··· Dataset excerpt ···
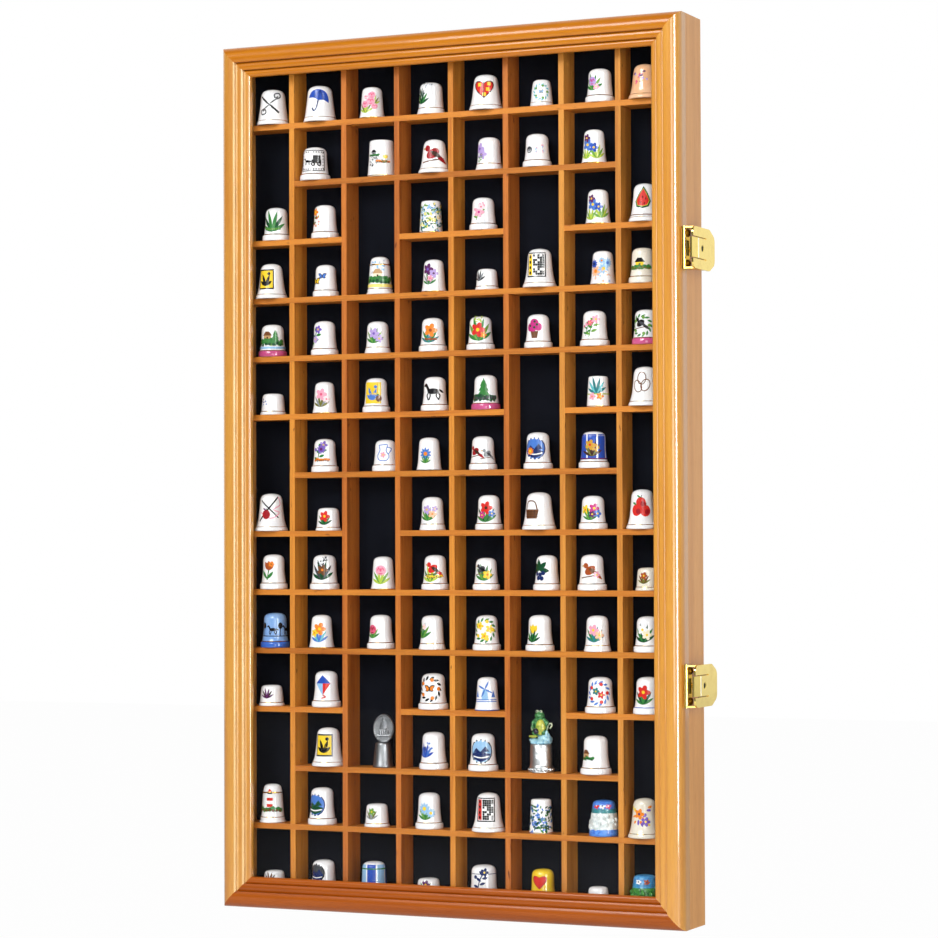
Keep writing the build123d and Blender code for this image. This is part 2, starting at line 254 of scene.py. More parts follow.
@dataclass(frozen=True)
class LacqueredWood:
    """Straight-grained hardwood, stained honey and lacquered to a satin shine."""

    pale: Colour
    dark: Colour
    run: Run
    seed: float
    roughness: float = 0.34
    figure: float = 0.5  # how far the broad bands go towards the dark colour
    streaks: float = 0.35
    painted_step_lines: tuple[tuple[float, float, float], ...] = ()  # (distance from the door's edge, half width, strength) of lines of painted light along the door's steps
    painted_step_colour: Colour = paint(126, 58, 14)  # the colour of those lines; this dark default is painted shade under the steps
    flecks: float = 0.0  # strength of the short dark marks
    coat: float = 0.9  # share of the clear lacquer over it

    def material(self, name: str) -> Material:
        """The finish on a board whose grain runs one way.

        Args:
            name: The material's name.

        Returns:
            The material.
        """
        bench = Bench(name)
        x, y, z = bench.place()
        along, across = (x, z) if self.run is Run.ALONG_X else (z, x)
        drift = bench.noise(along * 0.006 + self.seed, across * 0.02, y * 0.02)
        sway = across + drift * 14.0
        band = bench.noise(along * 0.004 + self.seed, sway * 0.11, y * 0.11, detail=3.0)
        streak = bench.noise(along * 0.02, sway * 0.9 + self.seed, y * 0.9, detail=4.0, rough=0.6)
        fibre = bench.noise(along * 0.09, across * 3.4 + self.seed, y * 3.4, detail=3.0)
        shade = (band.rising(0.34, 0.70) * self.figure + (streak - 0.5) * self.streaks * 2).held()
        colour = bench.mixed(shade, self.pale, self.dark)
        pores = fibre.rising(0.56, 0.72) * 0.30
        colour = bench.mixed(pores, colour, self.dark, "MULTIPLY")
        if self.flecks:
            knots = bench.noise(along * 0.11 + self.seed, across * 0.35, y * 0.35, detail=1.0)
            colour = bench.mixed(knots.rising(0.72, 0.80) * self.flecks, colour, paint(95, 42, 16))
        # Painted light along the door's steps: dark lines are painted shade, pale lines are painted highlights.
        if self.painted_step_lines:
            colour = bench.mixed(self.painted_light(bench, x, z), colour, self.painted_step_colour)
        grain = fibre * 0.6 + streak * 0.4
        return bench.done(bench.principled(
            Base_Color=colour,
            Roughness=(streak - 0.5) * 0.10 + pores * 0.4 + self.roughness,
            Normal=bench.bump(grain, 0.05, 0.35),
            Coat_Weight=self.coat, Coat_Roughness=0.06, Coat_IOR=1.65, IOR=1.35,
        ))

    def painted_light(self, bench: Bench, x: Value, z: Value) -> Value:
        """How much painted light shows along the steps that run round the door: painted shade under the steps, or
        a painted highlight where the lines' colour is pale.

        Args:
            bench: The material being laid out.
            x: Where the point is across the door, in millimetres.
            z: How high it is.

        Returns:
            The lines' strength, broken here and there by noise.
        """
        middle = (DoorLooks.top + DoorLooks.bottom) / 2
        half_height = (DoorLooks.top - DoorLooks.bottom) / 2
        inward = (DoorLooks.half_width - abs(x)).least(half_height - abs(z - middle))
        unevenness = bench.noise(x * 0.03, z * 0.03, 0.0, detail=2.0) * 0.5 + 0.6
        total: Value | float = 0.0
        for distance, half, depth in self.painted_step_lines:
            line = abs(inward - distance).falling(half * 0.4, half) * depth
            total = line + total
        return total * unevenness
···
● **Do this**: Quote the data above in full, changing nothing.

● **Problem solution**:
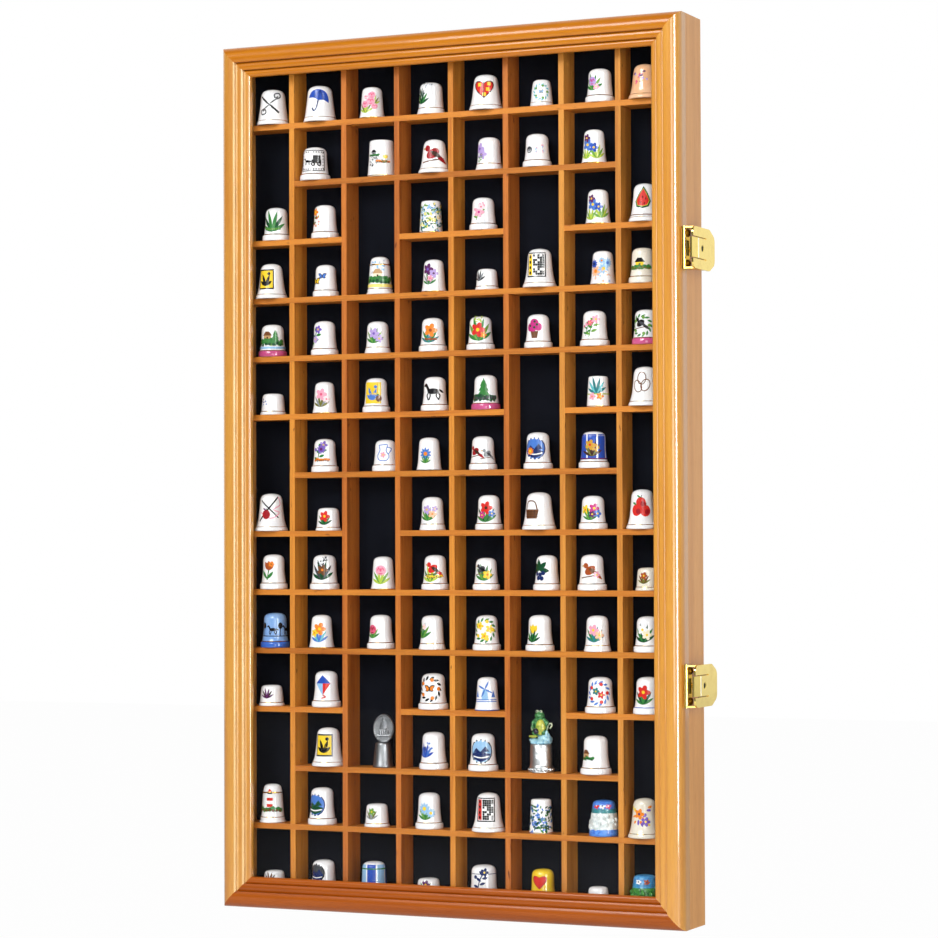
Keep writing the build123d and Blender code for this image. This is part 2, starting at line 254 of scene.py. More parts follow.
@dataclass(frozen=True)
class LacqueredWood:
    """Straight-grained hardwood, stained honey and lacquered to a satin shine."""

    pale: Colour
    dark: Colour
    run: Run
    seed: float
    roughness: float = 0.34
    figure: float = 0.5  # how far the broad bands go towards the dark colour
    streaks: float = 0.35
    painted_step_lines: tuple[tuple[float, float, float], ...] = ()  # (distance from the door's edge, half width, strength) of lines of painted light along the door's steps
    painted_step_colour: Colour = paint(126, 58, 14)  # the colour of those lines; this dark default is painted shade under the steps
    flecks: float = 0.0  # strength of the short dark marks
    coat: float = 0.9  # share of the clear lacquer over it

    def material(self, name: str) -> Material:
        """The finish on a board whose grain runs one way.

        Args:
            name: The material's name.

        Returns:
            The material.
        """
        bench = Bench(name)
        x, y, z = bench.place()
        along, across = (x, z) if self.run is Run.ALONG_X else (z, x)
        drift = bench.noise(along * 0.006 + self.seed, across * 0.02, y * 0.02)
        sway = across + drift * 14.0
        band = bench.noise(along * 0.004 + self.seed, sway * 0.11, y * 0.11, detail=3.0)
        streak = bench.noise(along * 0.02, sway * 0.9 + self.seed, y * 0.9, detail=4.0, rough=0.6)
        fibre = bench.noise(along * 0.09, across * 3.4 + self.seed, y * 3.4, detail=3.0)
        shade = (band.rising(0.34, 0.70) * self.figure + (streak - 0.5) * self.streaks * 2).held()
        colour = bench.mixed(shade, self.pale, self.dark)
        pores = fibre.rising(0.56, 0.72) * 0.30
        colour = bench.mixed(pores, colour, self.dark, "MULTIPLY")
        if self.flecks:
            knots = bench.noise(along * 0.11 + self.seed, across * 0.35, y * 0.35, detail=1.0)
            colour = bench.mixed(knots.rising(0.72, 0.80) * self.flecks, colour, paint(95, 42, 16))
        # Painted light along the door's steps: dark lines are painted shade, pale lines are painted highlights.
        if self.painted_step_lines:
            colour = bench.mixed(self.painted_light(bench, x, z), colour, self.painted_step_colour)
        grain = fibre * 0.6 + streak * 0.4
        return bench.done(bench.principled(
            Base_Color=colour,
            Roughness=(streak - 0.5) * 0.10 + pores * 0.4 + self.roughness,
            Normal=bench.bump(grain, 0.05, 0.35),
            Coat_Weight=self.coat, Coat_Roughness=0.06, Coat_IOR=1.65, IOR=1.35,
        ))

    def painted_light(self, bench: Bench, x: Value, z: Value) -> Value:
        """How much painted light shows along the steps that run round the door: painted shade under the steps, or
        a painted highlight where the lines' colour is pale.

        Args:
            bench: The material being laid out.
            x: Where the point is across the door, in millimetres.
            z: How high it is.

        Returns:
            The lines' strength, broken here and there by noise.
        """
        middle = (DoorLooks.top + DoorLooks.bottom) / 2
        half_height = (DoorLooks.top - DoorLooks.bottom) / 2
        inward = (DoorLooks.half_width - abs(x)).least(half_height - abs(z - middle))
        unevenness = bench.noise(x * 0.03, z * 0.03, 0.0, detail=2.0) * 0.5 + 0.6
        total: Value | float = 0.0
        for distance, half, depth in self.painted_step_lines:
            line = abs(inward - distance).falling(half * 0.4, half) * depth
            total = line + total
        return total * unevenness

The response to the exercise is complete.